A Business Intelligence Framework for Short-Term Consumer
Demand Forecasting Using Public Macroeconomic Indicators
Ilhan Ozturk1,∗
1College of Business Administration, University of Sharjah, UAE
Email: iozturk@sharjah.ac.ae
Abstract
Business intelligence has emerged to be a high-level managerial competency among organizations that aim to
enhance the quality of planning, responsiveness in operations and evidence-based decision making in uncertain
market environments. Short-term demand forecasting is one of its most important business applications since
fluctuations in demand expectations affect budgeting, inventory planning, staffing, procurement timing and
revenue management. The paper formulates and tests a business intelligence system of consumer demand
prediction over short-term with the help of the public macroeconomic variables. It aims to show how external
economic signals may be converted into an explainable, reproducible, and useful forecasting layer to be used
in dashboards and decision support systems. The research forecasts next-period real consumer spending using
lagged indicators based on output, disposable income, investment, unemployment, inflation, and short-term
interest rates using a publicly available U.S. macroeconomic data, which is periodically updated.

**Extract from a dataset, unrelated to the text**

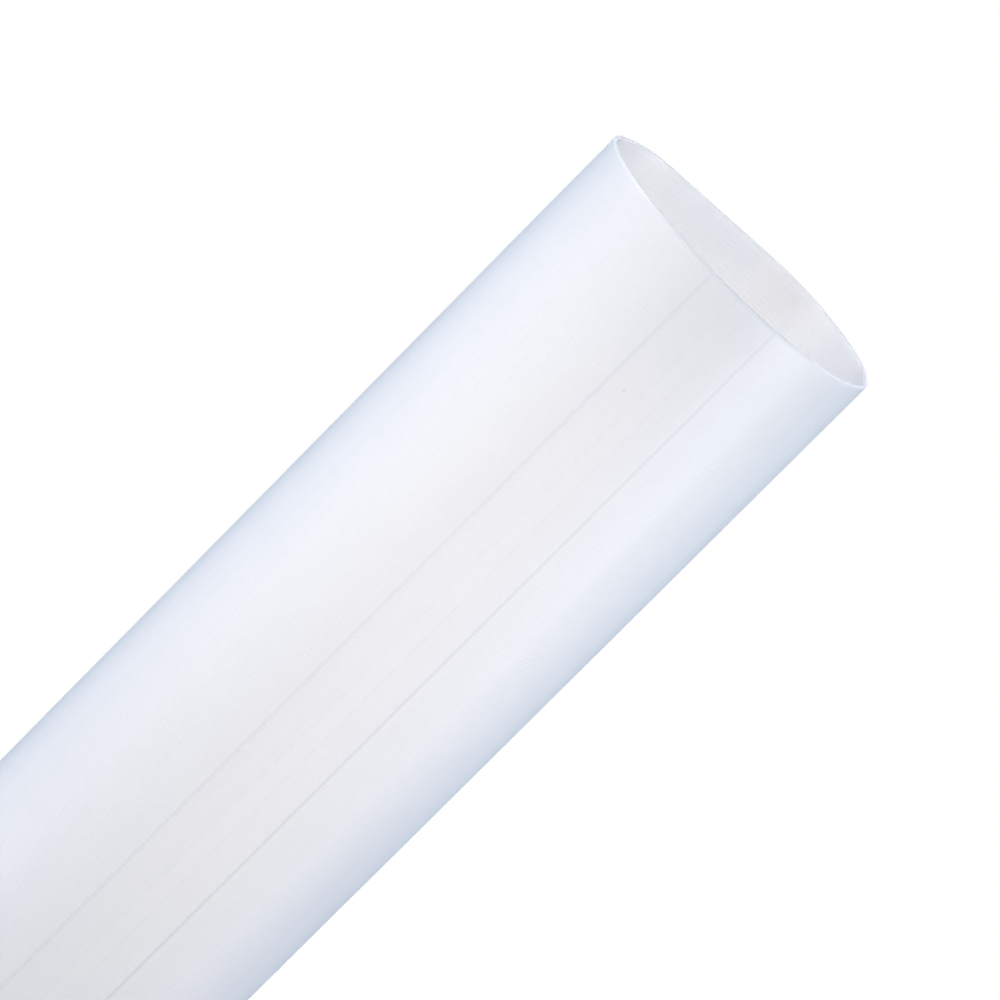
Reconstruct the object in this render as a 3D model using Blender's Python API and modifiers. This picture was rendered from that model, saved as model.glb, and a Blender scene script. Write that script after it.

Ordinary
least squares, ridge regression, random forest and gradient boosting are compared by using a chronological
holdout design. The empirical findings indicate that the regression-based models that are interpretable have
the best out-of-sample performance, and ordinary least squares model has the lowest error and greatest
explanatory power. The results suggest that effective business forecasting support can be offered using
transparent analytics without the need to use complex black-box models. The study is valuable because
it adds to the body of business intelligence literature a reproducible external-signal prediction pipeline, a
comparison of the explainable and non-explainable models in a management context, and a translation of the
forecasting results into operational and strategic planning consequences.